Aeham Ahmad (rechts) und Bergo Ibrahim Kamal haben die Zuschauer in eine andere Welt entführt. Foto: Werner Kuhnle

Der singende Pianist Aeham Ahmad und der Perkussionist Bergo Ibrahim Kamal haben ein Konzert der besonderen Art gegeben.

Der junge Aeham Ahmad schlug Töne auf dem Piano an, die wohl keiner der Zuhörer kannte, aber so leidenschaftlich gespielt wurden, dass sie sofort anrührten. Ebenso sein arabischer Gesang. Die Melodie klang einmal wehmütig, dazwischen laut anklagend und dann wieder flott heiter. Empathisch untermalt von Bergo Ibrahims Fingern auf einem kugelartigen Rhythmusinstrument. Anschließend spielten die beiden einen fröhlich klingenden Mix aus bekannten Mozart- und Beethovenmelodien. „Es ist ein Ausnahmekonzert“, versprach Bergo. Das Motto „multikulti“ hatten die beiden bereits mit ihrem Auftakt demonstriert.

In englischer Sprache erklärte sich Aeham kurz dem Publikum. Der Palästinenser Aeham Ahmad wuchs in Jarmuk Camp, einem Stadtteil im syrischen Damaskus, auf und hatte dort Musik studiert. Als der Krieg in Syrien ausgebrochen war, wollte er den Kindern in der trostlosen Kulisse der zerbombten Stadt Hoffnung geben, packte sein Klavier auf einen Handwagen und veranstaltete kleine Konzerte für die Kleinsten. Bilder davon gibt es inzwischen zuhauf im Internet zu finden. 2015 stellte ihn ein Soldat der IS und zündete sein Klavier an, was ihn veranlasste, nach Deutschland zu flüchten. Bevor die beiden Musiker den nächsten Song vortrugen, übersetzte Bergo den arabischen Text. Dieser geht um ein Gummiboot und 30 Menschen, die von 70 übrig geblieben sind, vor Krieg flüchten, nicht wissen, ob das richtig ist und sich ein Leben ohne Gewalt und ohne Krieg erhoffen. Aeham erzählt in seinen Liedern Geschichten, die er selbst erlebt hat. „Ich hätte nie gedacht, dass ich die Lieder, die ich 2015 zwischen Trümmern geschrieben habe, mal in Deutschland singen würde“, erklärte Aeham. In herzergreifendem Wehklagen intoniert er seine Heimat Jarmuk. Man konnte seinen Schmerz und seine Verzweiflung spüren. Wie schon zu Anfang, stimmt er mit dem Klavier aber auch hoffnungsvolle Töne an, und wandte sich immer wieder mit einem offenen kindlichen Lachen ans Publikum. Einfühlsam begleitete ihn Bergo mit einer ägyptischen Riq, verschiedenen Trommeln, bunten Skakern, die Wind und Wasser imitierten, oder mit dem feinen Klingeln der Triangel und Klangstäben eines Glockenspiels.
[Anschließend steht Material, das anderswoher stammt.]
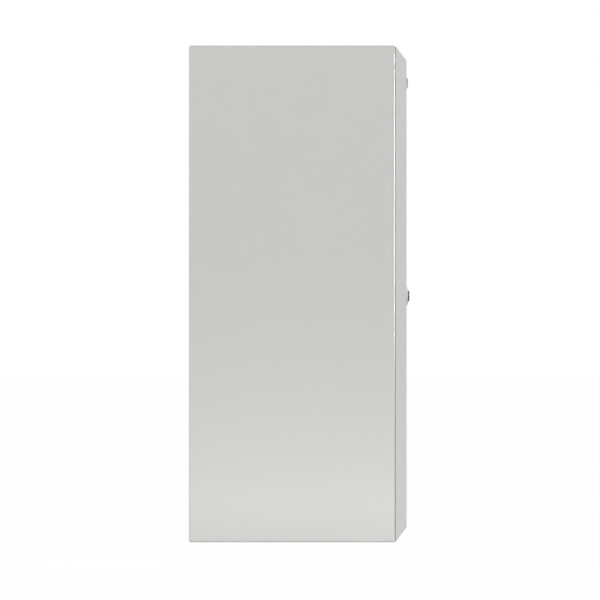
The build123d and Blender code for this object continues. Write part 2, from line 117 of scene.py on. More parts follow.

Dazwischen moderierte der ägyptische Bergo, der seit 25 Jahren in Deutschland lebt, das Konzert humorvoll. Und er animierte eine Handvoll arabisch sprechender Zuschauer eine einfache Volksweise mitzusingen. Anschließend stimmten alle gemeinsam die international bekannte Melodie „Greensleeves“ an. Die Melodienmischung aus Klassik, Pop und arabischer Musik schaffte eine klangvolle Verbindung zwischen den kulturellen Wurzeln der Zuschauer. „In Jarmuk lebten vor dem Krieg verschiedenste Nationalitäten unterschiedlichsten Glaubens friedlich nebeneinander“, erklärte Aeham in Englisch. Er beklagte den Wahnsinn des Krieges, den er erlebt hat und den weltweiten Waffenhandel der Obersten. Auch Bergo wünschte sich rhetorisch eine Welt ohne Waffen und ohne Krieg und konnte das Publikum dazu bewegen, in einer Schweigeminute dem globalen Frieden zu gedenken.

„Seit einem Jahr haben wir 40 Auftritte gehabt“, erklärte Bergo im Nachhinein. Aeham, der heute bei Wiesbaden lebt und vergangenes Jahr den Beethoven-Preis für Menschenrechte bekommen hat, habe ihn animiert mit ihm für den Frieden aufzutreten. „Ich möchte etwas Schönes aus meiner Heimat bringen und für die Menschen dort eine Stimme sein“, hatte Aeham auch am Mittwoch erklärt. Die spontane charismatische Art der beiden Musiker, machte den Auftritt zu einem ganz besonderen Erlebnis.